W kącie, stłoczone stoją pogańskie żony księcia. Podobno miał ich siedem, w tym dwie bliźniaczki i nowe porządki chyba im się nie podobają. Jak głoszą zapisy w starych księgach, Mieszko długo nie rezygnował z dotychczasowego życia, nie oddalał żon, przeciwnie, po kryjomu przed Dobrawą spotykał się z nimi. Szczególnie ulubionym miejscem była wspólna łaźnia. To potwierdza tylko przypuszczenie, że przyjęcie nowych zwyczajów i chrześcijańskiej wiary było procesem długotrwałym, a nie jednorazowym aktem.

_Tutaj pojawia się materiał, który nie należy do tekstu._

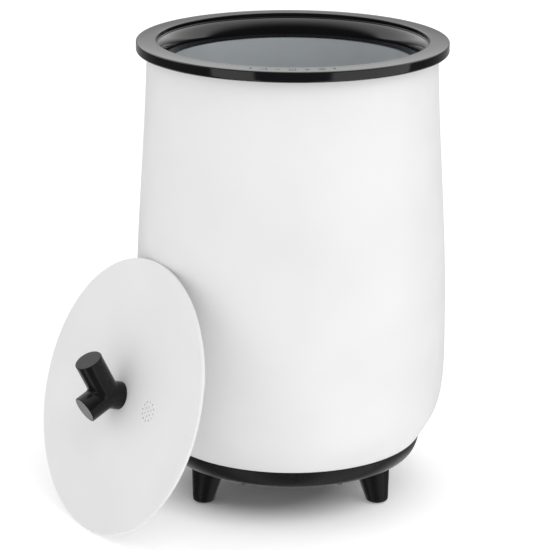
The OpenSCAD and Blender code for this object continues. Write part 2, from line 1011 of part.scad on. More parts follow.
// Nineteen holes: one, a ring of six and a ring of twelve
module vent_holes() {
  pitch = 4.7;
  for (k = [0:2], i = [0:max(0, 6 * k - 1)])
    rotate([0, 0, 360 * i / max(1, 6 * k)])
      translate([pitch * k, 0, -lid_t - 1])
        cylinder(r = vent_hole_r, h = lid_t + 2, $fn = 16);
}

// Forked knob like a cut twig: a trunk and two branches at right angles
module lid_knob() {
  color("#151516")
    leaning()
      difference() {
        union() {
          cylinder(r = trunk_r, h = fork_h);
          translate([0, 0, fork_h]) {
            sphere(r = trunk_r);
            knob_branch(-45, long_branch);
            knob_branch(45, short_branch);
          }
        }
        translate([0, 0, -1])
          cylinder(r = knob_screw_r, h = 17, $fn = 32);
      }
}

// One branch, tilted in the plane that runs up and down the lid
module knob_branch(tilt, length) {
  chamfer = 0.9;
  rotate([0, tilt, 0]) {
    cylinder(r = branch_r, h = length - chamfer);
    translate([0, 0, length - chamfer - eps])
      cylinder(r1 = branch_r, r2 = branch_r - chamfer, h = chamfer);
  }
}

// Washer under the knob's screw, on the lid's underside
module knob_washer() {
  color("#c0c3c7")
    leaning()
      ring(knob_screw_r, 8, -lid_t - 1.2, -lid_t);
}

// Screw that goes up through the lid into the knob
module knob_screw() {
  color("#c8cacd")
    leaning()
      translate([0, 0, -lid_t - 1.2])
        rotate([180, 0, 0])
          screw(knob_screw_r, 18, 4.6, 1.8);
}

// -------------------------------------------------------------- the grate

// Perforated plate that keeps hands off the pot's hot floor
module floor_grate() {
  hole_r = 4.5;
  ring_pitch = 13.5;
  color("#d8dadc")
    difference() {
      union() {
        translate([0, 0, z_grate])
          cylinder(r = grate_r, h = grate_t, $fn = 120);
        translate([0, 0, z_grate + grate_t - eps])
          cylinder(r1 = 9, r2 = 6, h = 12, $fn = 48);
        translate([0, 0, z_grate + grate_t + 12 - 2 * eps])
          cylinder(r = 11, h = 5, $fn = 48);
      }
      for (k = [2:7], i = [0:6 * k - 1])
        rotate([0, 0, 360 * i / (6 * k)])
          translate([ring_pitch * k, 0, z_grate - 1])
            cylinder(r = hole_r, h = grate_t + 2, $fn = 24);
    }
}

// Silicone feet that hold the grate above the floor
module grate_feet() {
  color("#9b9da0")
    for (a = [45:90:315])
      place(a, 87.75)
        translate([0, 0, z_grate - grate_foot_h])
          cylinder(r1 = 5, r2 = 6.5, h = grate_foot_h, $fn = 40);
}

// ------------------------------------------------------------------ output

outer_shell();
top_collar();
rim_channel_cover();
touch_board();
touch_ribbon();
inner_pot();
pot_gasket();
clamp_ring();
collar_screws();
hanger_straps();
strap_screws();
wall_heater();
heater_bands();
band_screws();
base_heater();
thermal_cutout();
cutout_bracket();
temperature_sensor();
insulation_wrap();
insulation_disc();
heat_shield();
shield_screws();
base_pan();
base_screws();
foot_front_left();
foot_front_right();
foot_back();
pad_front_left();
pad_front_right();
pad_back();
foot_screws();
cord_gland();
gland_nut();
terminal_block();
terminal_screws();
control_board();
board_screws();
transformer();
relay();
filter_capacitors();
board_connectors();
power_leads();
heater_leads();
sensor_lead();
earth_lead();
lid_plate();
lid_knob();
knob_washer();
knob_screw();
floor_grate();
grate_feet();
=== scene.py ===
"""Looks of the paraffin wax bath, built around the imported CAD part.

The CAD nodes give every place and size. The pieces that show are rebuilt here as finer
meshes on the same outlines. The pieces inside the barrel keep their CAD shapes, and get
their own materials.
"""

import json
import math

import bmesh
import bpy
import numpy as np
from mathutils import Matrix, Vector


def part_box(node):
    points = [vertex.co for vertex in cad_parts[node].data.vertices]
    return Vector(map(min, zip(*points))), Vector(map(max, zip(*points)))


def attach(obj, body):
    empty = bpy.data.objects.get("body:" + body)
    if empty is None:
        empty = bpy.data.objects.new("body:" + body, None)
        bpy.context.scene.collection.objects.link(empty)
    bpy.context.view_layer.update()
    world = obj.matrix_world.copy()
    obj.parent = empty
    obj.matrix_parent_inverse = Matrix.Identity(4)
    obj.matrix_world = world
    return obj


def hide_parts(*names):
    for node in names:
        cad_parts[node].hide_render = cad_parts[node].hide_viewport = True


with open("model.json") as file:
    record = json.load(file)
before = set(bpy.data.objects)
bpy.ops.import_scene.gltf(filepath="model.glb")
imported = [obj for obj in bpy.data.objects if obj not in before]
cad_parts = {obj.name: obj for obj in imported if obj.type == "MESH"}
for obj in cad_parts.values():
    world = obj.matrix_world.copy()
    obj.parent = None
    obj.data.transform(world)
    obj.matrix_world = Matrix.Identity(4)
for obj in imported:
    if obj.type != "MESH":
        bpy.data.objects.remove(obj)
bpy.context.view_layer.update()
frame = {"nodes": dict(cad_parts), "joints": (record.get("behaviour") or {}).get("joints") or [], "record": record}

MM = 0.001
TAU = 2 * math.pi
SEGMENTS = 256


# ------------------------------------------------------------ places and sizes


def size(node):
    low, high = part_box(node)
    return high - low


def middle(node):
    low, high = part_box(node)
    return (low + high) / 2


# Levels
Z_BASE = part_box("base_pan")[0].z
Z_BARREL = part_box("outer_shell")[0].z
Z_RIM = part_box("outer_shell")[1].z
Z_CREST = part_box("top_collar")[1].z
Z_BAND = Z_CREST - 0.65 * MM
Z_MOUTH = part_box("pot_gasket")[1].z
Z_LEDGE = Z_CREST - 4.6 * MM

# Radii
BELLY_R = size("outer_shell").x / 2
BARREL_TOP_R = BELLY_R - 13.5 * MM
BARREL_FOOT_R = BELLY_R - 24 * MM
COLLAR_R = size("top_collar").x / 2
RECESS_R = COLLAR_R - 20.1 * MM
COLLAR_LIP_R = BARREL_TOP_R + 0.3 * MM
MOUTH_R = size("pot_gasket").x / 2 - 7.3 * MM
WALL = 3 * MM
CHANNEL_IN_R = BARREL_TOP_R + 1.3 * MM
CHANNEL_OUT_R = COLLAR_R - 2.8 * MM

# Directions around the base, in degrees: the vent fans and posts, and the base screws, which are
# turned a little and stand to both sides of each fan
FANS = (30, 150, 270)
BASE_TURN = 1.3
SCREW_SPREAD = 23.2

# The lid's frame: local z is its outer normal, and z = 0 is its outer face
LID_T = 4 * MM
LID_JOINT = next(j for j in frame["joints"] if j["name"] == "lid_lift")
LID_NORMAL = Vector(LID_JOINT["axis"]).normalized()
LID_R = 138.2 * MM


def lid_matrix():
    """Local x points down the lid, local y towards the vent, local z out of its face."""
    down = (LID_NORMAL * LID_NORMAL.z - Vector((0, 0, 1))).normalized()
    across = LID_NORMAL.cross(down)
    face = middle("knob_washer") + LID_NORMAL * (LID_T + 0.6 * MM)
    axes = Matrix((down, across, LID_NORMAL)).transposed()
    return Matrix.Translation(face) @ axes.to_4x4()


LID = lid_matrix()


# ------------------------------------------------------------ outlines


def arc(centre, rx, rz, start, end, steps):
    """Points of an elliptical arc, with the angles in degrees."""
    points = []
    for i in range(steps + 1):
        a = math.radians(start + (end - start) * i / steps)
        points.append((centre[0] + rx * math.cos(a), centre[1] + rz * math.sin(a)))
    return points


def bezier(p0, p1, p2, p3, steps):
    """Points of a cubic Bezier curve."""
    points = []
    for i in range(steps + 1):
        t = i / steps
        u = 1 - t
        weights = (u * u * u, 3 * u * u * t, 3 * u * t * t, t * t * t)
        points.append(tuple(sum(w * p[k] for w, p in zip(weights, (p0, p1, p2, p3))) for k in (0, 1)))
    return points


# ------------------------------------------------------------ mesh helpers


def add_object(name, bm, sharp_angle=32):
    """Turns a bmesh into an object with smooth faces and sharp edges above the angle."""
    bmesh.ops.recalc_face_normals(bm, faces=bm.faces)
    for face in bm.faces:
        face.smooth = True
    for edge in bm.edges:
        if len(edge.link_faces) == 2:
            edge.smooth = edge.calc_face_angle() < math.radians(sharp_angle)
    mesh = bpy.data.meshes.new(name)
    bm.to_mesh(mesh)
    bm.free()
    piece = bpy.data.objects.new(name, mesh)
    bpy.context.collection.objects.link(piece)
    return piece


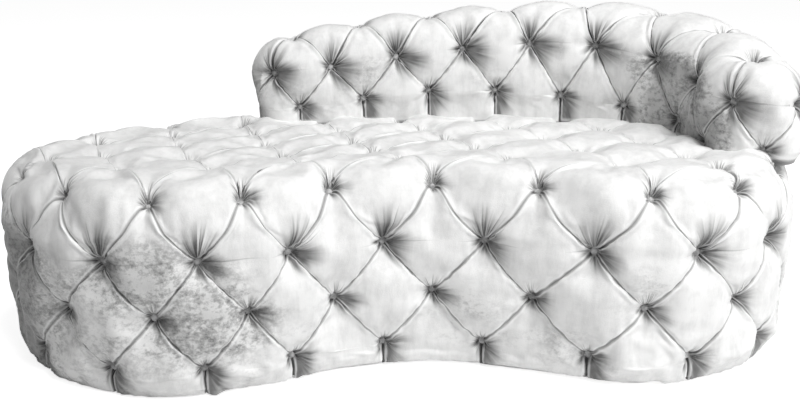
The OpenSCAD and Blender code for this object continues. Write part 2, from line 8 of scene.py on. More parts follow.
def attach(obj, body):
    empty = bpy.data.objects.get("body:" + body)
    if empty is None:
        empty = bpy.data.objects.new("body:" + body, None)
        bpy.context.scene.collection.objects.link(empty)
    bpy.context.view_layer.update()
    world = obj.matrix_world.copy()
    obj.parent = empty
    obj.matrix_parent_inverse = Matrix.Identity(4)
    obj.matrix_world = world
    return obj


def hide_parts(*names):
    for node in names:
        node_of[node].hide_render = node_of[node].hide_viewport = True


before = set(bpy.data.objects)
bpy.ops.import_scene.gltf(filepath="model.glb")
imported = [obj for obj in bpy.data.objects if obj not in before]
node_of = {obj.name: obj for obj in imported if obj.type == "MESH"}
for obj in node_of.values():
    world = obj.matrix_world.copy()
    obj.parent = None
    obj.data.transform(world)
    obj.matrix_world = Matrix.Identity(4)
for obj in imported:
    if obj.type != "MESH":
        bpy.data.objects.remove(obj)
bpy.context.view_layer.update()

# Plywood parts of the frame: the floor ring, the deck ring, the bent panels of base and backrest and
# the sill. Birch plywood, sawn or bent to the outline, glued and screwed, and left unfinished.


def new_material(name):
    """A material with only its Principled shader, and the shader's node"""
    made = bpy.data.materials.new(name)
    made.use_nodes = True
    return made, made.node_tree, made.node_tree.nodes["Principled BSDF"]


def stretched_noise(tree, stretch, detail=4, rough=0.55, twist=0.0):
    """Noise on the object's own coordinates, with its own scale along X, Y and Z (per metre)"""
    place = tree.nodes.new("ShaderNodeTexCoord")
    mapping = tree.nodes.new("ShaderNodeMapping")
    mapping.inputs["Scale"].default_value = stretch
    texture = tree.nodes.new("ShaderNodeTexNoise")
    texture.inputs["Scale"].default_value = 1
    texture.inputs["Detail"].default_value = detail
    texture.inputs["Roughness"].default_value = rough
    texture.inputs["Distortion"].default_value = twist
    tree.links.new(place.outputs["Object"], mapping.inputs["Vector"])
    tree.links.new(mapping.outputs["Vector"], texture.inputs["Vector"])
    return texture.outputs["Fac"]


def ramp(tree, value, stops):
    """Colours along a value from 0 to 1: stops are (position, grey or colour)"""
    made = tree.nodes.new("ShaderNodeValToRGB")
    bar = made.color_ramp
    for k, (place, colour) in enumerate(stops):
        stop = bar.elements[k] if k < 2 else bar.elements.new(place)
        stop.position = place
        stop.color = (*colour, 1) if isinstance(colour, tuple) else (colour, colour, colour, 1)
    tree.links.new(value, made.inputs["Fac"])
    return made.outputs["Color"]


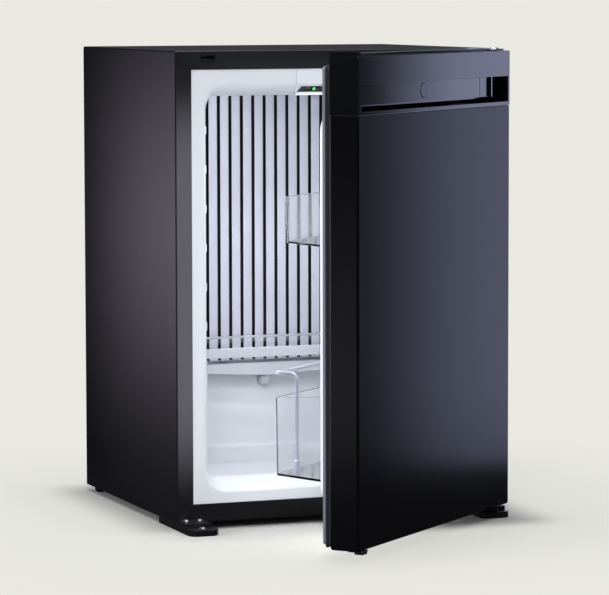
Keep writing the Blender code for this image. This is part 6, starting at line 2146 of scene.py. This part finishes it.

Nasza realizacja odbywała się w niesamowitej scenerii. „Żywy obraz” ustawiono w hali zdjęciowej, a horyzont namalowano. Tylko, że nasz obraz miał wielometrowe wymiary, a tło zajmowało całą jedna ścianę hali. Nawieziono ziemi, piasku, pojawiła się trawa. Były też żywe zwierzęta, przede wszystkim konie z jeźdźcami i krowy. Jedna z krów zgodnie z treścią obrazu miała stać tyłem do całego wydarzenia, a więc długo walczono, żeby ją do tego przekonać. Ilekroć udawało się ją odwrócić, wracała sama na poprzednią pozycję, wlokąc na rogach swojego opiekuna. Kiedy wreszcie wydawało się, że ją poskromiono, zsiusiała się, a ilość płynu mogła by zapełnić solidne wiadro. Następnie zrezygnowana i zaczęła muczeć uniemożliwiając nagrania dialogów.
Pracując nad opracowaniem muzycznym tego filmu poszukiwałam elementu, który z jednej strony byłby rdzennie polski, z drugiej katolicki, a przede wszystkim archaizował przedstawioną scenę. Mój wybór padł na znakomite opracowania pieśni Bogurodzica, które kiedyś przygotował Henryk Kuźniak do teatralnego wystawienia Króla Leara. Pieśń jest późniejsza. Prawdopodobnie pochodzi z przełomu XIII i XIV w, ale starsze jej wersje mogły istnieć i po prostu zaginąć. Zapis, którym dysponujemy jest datowany na 1408 r., a z kroniki Jana Długosza wiemy, że pieśń była już wtedy popularna i uznana za hymn rycerstwa polskiego. Za swój hymn uważali ją Jagiellonowie i była wykonana na koronacji Władysława Warneńczyka. Nie mamy też starszej, znanej nam polskiej pieśni religijnej, a jej wykorzystanie w kontekście takiego obrazu ma znaczenie symboliczne na równi z przekłamaniami, których świadomie bądź nieświadomie dopuścił się Jan Matejko. Na pewno zapisali ją Benedyktyni i z nimi mogła trafić na ziemie polskie. Wywodziła się z miłosnej pieśni rycerskiej, do której dopasowano nowy, pobożny tekst. Znana jest legenda mówiąca, że autorem pieśni był święty Wojciech, który także wywodził się z zakonu Benedyktynów. Inni badacze wskazują na melizmaty i stąd wywodzą teorię, że na terenach polskich początkowo wyznawano chrześcijaństwo w dwóch obrządkach, katolickim i prawosławnym, a więc i pochodzenie pieśni mogło być prawosławne. Na pewno w kontekście jakim jej użyłam spełnia swoją ilustracyjną i informacyjna rolę.